It’ll be a familiar tale. A part of the garden that has passed its sell by date, not a lot happening, not visited much and then only to get somewhere else. Chances are it’s dominated by evergreen shrubs that have been getting steadily bigger, casting too much shade, squeezing out the smaller plants.
Tackling it can seem a little daunting, some are choice plants, rather big choice plants which would be a struggle to remove. Could the problems be alleviated by pruning? Well maybe, but how will the plants respond, will they re-grow or die back, and if they re-grow will it be with little or no flower?
This is the problem I have in an area that I will call the side passage. It’s a pathway that starts between two glasshouses then runs close to the garden boundary for seven metres before passing through an archway with trellis to either side, emerging into my shade area.
By no means is it a disaster area but if I don’t get on and do something it could become one. I’ve been taking a long, hard, unsentimental look at it and I’m going to take a little time deciding on the changes I’m going to make.
Stage one is a careful appraisal of what is there now which I’ll do with pictures.
First impressions are not good, a narrow concrete path with the under the bench junk visible in the glasshouse to the left. The Euonymus has been cut back hard because it was blocking the path and the Fuchsia is temporarily filling part of the resultant space. The Daphne part way along flowers almost continuously and is sweetly fragrant but it also encroaches on the path and won’t like being pruned.
Behind the glasshouse is a 1500L water tank which is far from pretty. It is the main reservoir for my rainwater harvesting and the green hose is the pumped supply out that feeds into an underground pipe to the far end of the garden. I could do with a tap here so I can connect a hose to the pumped supply.

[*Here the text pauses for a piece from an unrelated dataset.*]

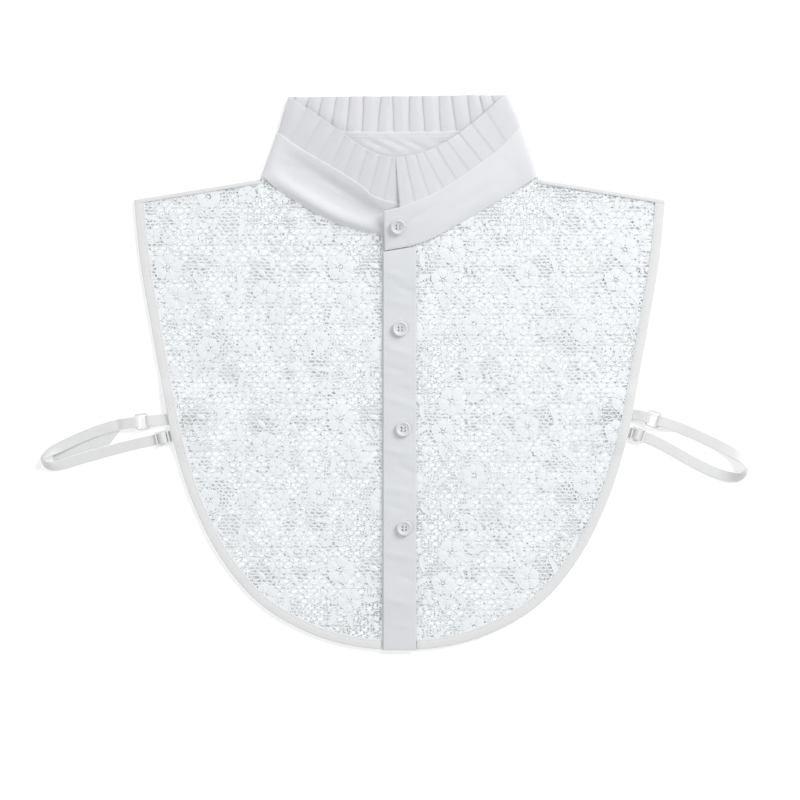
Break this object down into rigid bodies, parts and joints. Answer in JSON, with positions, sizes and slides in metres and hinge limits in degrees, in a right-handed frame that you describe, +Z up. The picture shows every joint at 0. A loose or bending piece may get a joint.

The box bush at bottom left is our token piece of topiary and is kept to the same size. At bottom right is a poor, self sown form of Geranium nodosum. To the left is Fuchsia magellanica, hardy enough to form a trunk and grow to around 3m, but regularly losing branches to die-back and at present not in good health. Behind it is Camellia reticulata ‘Mystique’, a superb and rare form which is growing taller every year and risks shading the glasshouse substantially.
The understory includes some ferns and Cardamine trifolia, with masses of mainly hybrid bluebells in spring but bare areas at this time of year. To the left of the path is very shady at ground level; to the right is much sunnier.
The glasshouse to the right has just had a makeover, it’s going to be a display house rather than the propagation house. There is staging right across this end wall now, which will be great for sun loving Pelargoniums.
There’s a blobby, dense Camellia dead centre of the view through the arch. It doesn’t even flower terribly well.
Once through the archway things open up but I still don’t like the tight bush in the centre. I want more of a sense of a woodland glade with an open centre and taller things round the margins.
The archway is a two dimensional affair, basically two trellis panels joined by a strut across the top. The Holboellia is mainly a tangle of stems across the top from which long tentacles hang down. It can’t grow lower down on the trellis because of the camellias growing against the far side.
The ivy up the tree trunk is adding to the overly dense effect.
The focal point at the end of the path is a large tub of masonry paint in a yellow and white tub that is stored under the glasshouse bench.
The inner posts supporting the trellis are sinking and the whole structure needs replacing but how do I do it without destroying the Holboellia, and what do I replace it with?
I have some ideas but nothing is going to happen until after I’ve moved my polytunnel, so I have time to really think it over. It’s often the case that if you look carefully enough at the attributes and shortcomings of an area that solutions suggest themselves. I’m hoping that will be the case here. I plan to tackle it over the winter so expect a follow up blog in the spring sometime.